- Born: Bai Modi Joof 15 December 1933 (age 92) Kuntaur, the Gambia
- Died: June 3, 1993 (aged 59) Latrikunda, the Gambia
- Resting place: Latrikunda Cemetery, Gambia
- Education: University (Law)
- Occupation: Barrister at Law
- Known for: Law, free speech and freedom of the press
- Title: LLB
- Children: Tamsier Joof (third child)
- Parent(s): Ebrima Joof and Aji Anna Samba
- Relatives: Alhaji Alieu Ebrima Cham Joof (older brother), Pap Cheyassin Secka (nephew)

= Bai Modi Joof =

Gambian barrister

Alhaji Bai Modi Joof (or Bai Modi Joof, 15 December 1933 – 3 June 1993) was a barrister at law from the Gambia, practicing from the mid-1970s to 1993, the year he died. Also known as Alhaji B.M. Joof, B.M. Joof or Lawyer Joof, he was a member of the UK and Gambian Bar, and a barrister and solicitor of the Gambian Supreme Court. He was termed the "champion of free speech" by some quarters of the Gambian press during the administration of president Sir Dawda Kairaba Jawara. He was a defense-barrister and came from a Wolof and Serer background of the family Joof. He is not to be confused with his former protégé, Joseph Henry Joof, who is also commonly referred to as Lawyer Joof (the former attorney general).

==Early life==
Bai Modi was born on 15 December 1933 at Kuntaur (a Gambian town) to Ebrima Joof and Aji Anna Samba. He was named after his paternal grandfather Modi Joof (a Serer prince of Sine-Saloum and Jolof origins), and was the younger brother of Alhaji Alieu Ebrima Cham Joof, the Gambian historian, politician and nationalist during the country's colonial period. Bai Modi attended the Roman School in Banjul before passing his primary exams and progressed to the Gambia High School in Banjul (now the Gambia Senior Secondary School). In the Gambia, Bai Modi held various jobs, but mainly as a civil servant working as a tax-assessor. He left for the United Kingdom in the late 1950s to study law where he was also employed as a civil servant working as a tax officer with the Inland Revenue (now the HMRC). Having studied law at the University of London (Senate House) he was called to the bar on 26 November 1974 and was a member of the Honourable Society of Lincoln's Inn. The following year (1975), Bai Modi left the UK with his family and returned to the Gambia where he established his chambers called Gal N'Goneh Fambai's Chambers in the Gambian capital of Banjul at number 5 Wellington Street. His chambers which was next to the river had to be relocated to number 2 Hagan Street (Banjul) around 1990 - 1991, adjacent to the Point Newspaper at number 1A, which became its official base until Bai Modi's death.

==Legal career==
As an expert on International and English Law, Bai Modi travelled extensively to Europe especially the E.U. during his legal career in order to represent his clients. In the Gambia, he was one of the prominent barristers of his generation. He achieved particular fame and notoriety when he represented the editor of the Nation Newspaper in 1984 charged with sedition, during the administration of president Sir Dawada Kairaba Jawara.

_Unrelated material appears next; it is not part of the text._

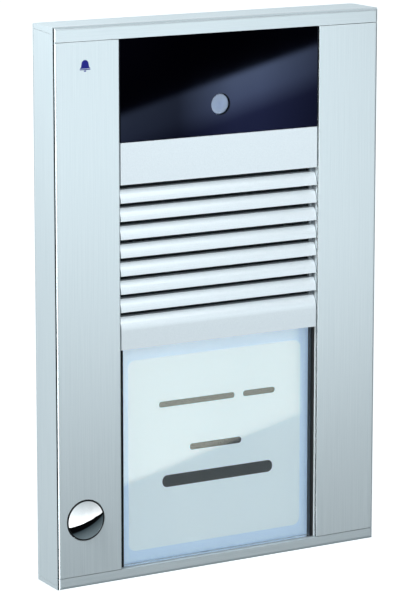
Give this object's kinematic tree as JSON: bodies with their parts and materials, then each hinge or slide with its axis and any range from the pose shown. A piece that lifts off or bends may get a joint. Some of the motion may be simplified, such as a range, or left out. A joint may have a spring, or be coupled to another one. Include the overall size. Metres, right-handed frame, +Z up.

The doyen of the Gambian press, William Dixon Colley who was a close friend and owner of the Nation newspaper as well as the co-founder and acting Director General of the Gambia Press Union (GPU), requested the legal services of Bai Modi Joof. Bai Modi represented the editor and won the case and all the charges were dismissed. From that year on, the veteran Gambian journalist and newspaper owner (William Dixon) among with his colleagues at the GPU impressed by Bai Modi performances in the Gambian court and abroad, decided to appoint him as the GPU's legal advisor, a position he occupied for several years. During his legal career, Bai Modi is reported to have played a crucial role through his performance of duty, in breaching the gap between the Gambian political elite and the GPU. His court performances brought about a "cordial relationship between the Gambia Press Union and the government" as well as "between him and his colleagues".

==Death and legacy==
Alhaji Bai Modi Joof died on 3 June 1993 at his family home in Latrikunda, a suburb of Serekunda. During his legal career, Bai Modi possessed a reputation among the Gambian press as the champion and defender of free speech and the freedom of the press. According to Gambian tradition, he represented all social classes, from the upper echelons of Gambian society to the poorest. Following his death, his elder brother (A.E. Cham Joof) dedicated his book "Gambia, Land of our heritage" to him. The death of Bai Modi in 1993 also coincided with William Dixon Colley's own retirement from professional journalism. In paying tribute to the passing of Bai Modi, William Dixon Colley said:

The willingness to help in times of stress, in spite of the heavy burdens thrust upon him, and his respect for all, irrespective of class or ethnic background - this was his contribution to the aim of democracy in our society. In this short tribute from the Press, Bai Modi deserves a place among the gallant bearers of man's humanity to man.